[Raw data]
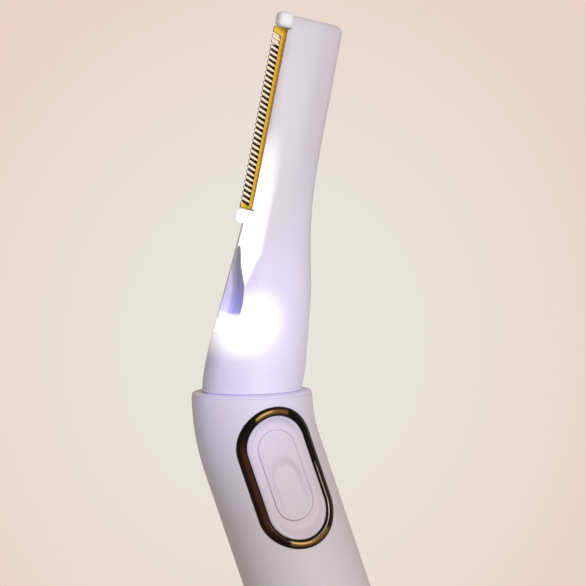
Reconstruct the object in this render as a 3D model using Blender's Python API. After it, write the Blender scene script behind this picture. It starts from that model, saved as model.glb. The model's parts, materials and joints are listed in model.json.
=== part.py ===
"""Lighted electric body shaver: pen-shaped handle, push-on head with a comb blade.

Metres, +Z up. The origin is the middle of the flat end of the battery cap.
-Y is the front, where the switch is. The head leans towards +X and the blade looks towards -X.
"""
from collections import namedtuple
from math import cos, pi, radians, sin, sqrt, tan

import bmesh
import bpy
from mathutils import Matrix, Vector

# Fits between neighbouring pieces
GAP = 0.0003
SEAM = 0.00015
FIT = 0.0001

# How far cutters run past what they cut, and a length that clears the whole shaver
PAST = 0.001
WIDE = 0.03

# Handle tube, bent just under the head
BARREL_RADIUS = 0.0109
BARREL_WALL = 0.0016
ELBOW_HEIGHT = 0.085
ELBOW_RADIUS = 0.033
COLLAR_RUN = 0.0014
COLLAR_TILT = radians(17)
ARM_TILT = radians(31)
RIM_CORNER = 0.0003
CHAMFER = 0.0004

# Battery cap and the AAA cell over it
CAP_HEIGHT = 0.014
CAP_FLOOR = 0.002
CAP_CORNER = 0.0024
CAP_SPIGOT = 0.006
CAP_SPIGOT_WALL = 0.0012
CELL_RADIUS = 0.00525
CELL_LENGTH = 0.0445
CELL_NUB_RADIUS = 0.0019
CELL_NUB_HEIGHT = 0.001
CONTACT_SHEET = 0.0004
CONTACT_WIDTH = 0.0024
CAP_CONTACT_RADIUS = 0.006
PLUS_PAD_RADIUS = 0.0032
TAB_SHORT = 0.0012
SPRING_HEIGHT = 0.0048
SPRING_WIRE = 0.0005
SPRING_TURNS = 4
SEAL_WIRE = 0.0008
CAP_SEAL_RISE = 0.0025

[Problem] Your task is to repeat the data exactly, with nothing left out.

[Response to this task]
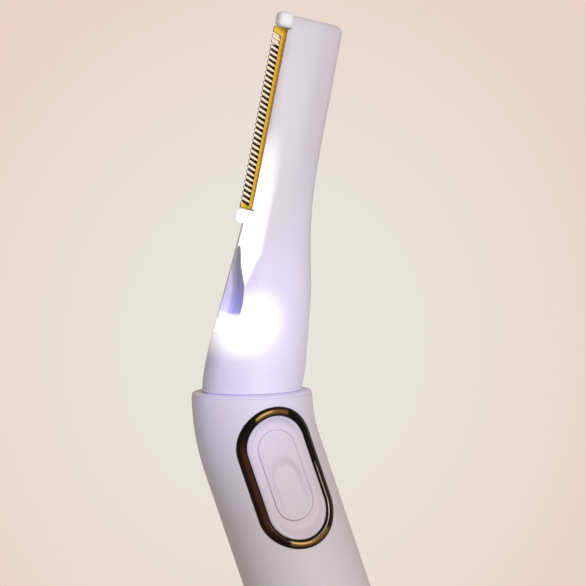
Reconstruct the object in this render as a 3D model using Blender's Python API. After it, write the Blender scene script behind this picture. It starts from that model, saved as model.glb. The model's parts, materials and joints are listed in model.json.
=== part.py ===
"""Lighted electric body shaver: pen-shaped handle, push-on head with a comb blade.

Metres, +Z up. The origin is the middle of the flat end of the battery cap.
-Y is the front, where the switch is. The head leans towards +X and the blade looks towards -X.
"""
from collections import namedtuple
from math import cos, pi, radians, sin, sqrt, tan

import bmesh
import bpy
from mathutils import Matrix, Vector

# Fits between neighbouring pieces
GAP = 0.0003
SEAM = 0.00015
FIT = 0.0001

# How far cutters run past what they cut, and a length that clears the whole shaver
PAST = 0.001
WIDE = 0.03

# Handle tube, bent just under the head
BARREL_RADIUS = 0.0109
BARREL_WALL = 0.0016
ELBOW_HEIGHT = 0.085
ELBOW_RADIUS = 0.033
COLLAR_RUN = 0.0014
COLLAR_TILT = radians(17)
ARM_TILT = radians(31)
RIM_CORNER = 0.0003
CHAMFER = 0.0004

# Battery cap and the AAA cell over it
CAP_HEIGHT = 0.014
CAP_FLOOR = 0.002
CAP_CORNER = 0.0024
CAP_SPIGOT = 0.006
CAP_SPIGOT_WALL = 0.0012
CELL_RADIUS = 0.00525
CELL_LENGTH = 0.0445
CELL_NUB_RADIUS = 0.0019
CELL_NUB_HEIGHT = 0.001
CONTACT_SHEET = 0.0004
CONTACT_WIDTH = 0.0024
CAP_CONTACT_RADIUS = 0.006
PLUS_PAD_RADIUS = 0.0032
TAB_SHORT = 0.0012
SPRING_HEIGHT = 0.0048
SPRING_WIRE = 0.0005
SPRING_TURNS = 4
SEAL_WIRE = 0.0008
CAP_SEAL_RISE = 0.0025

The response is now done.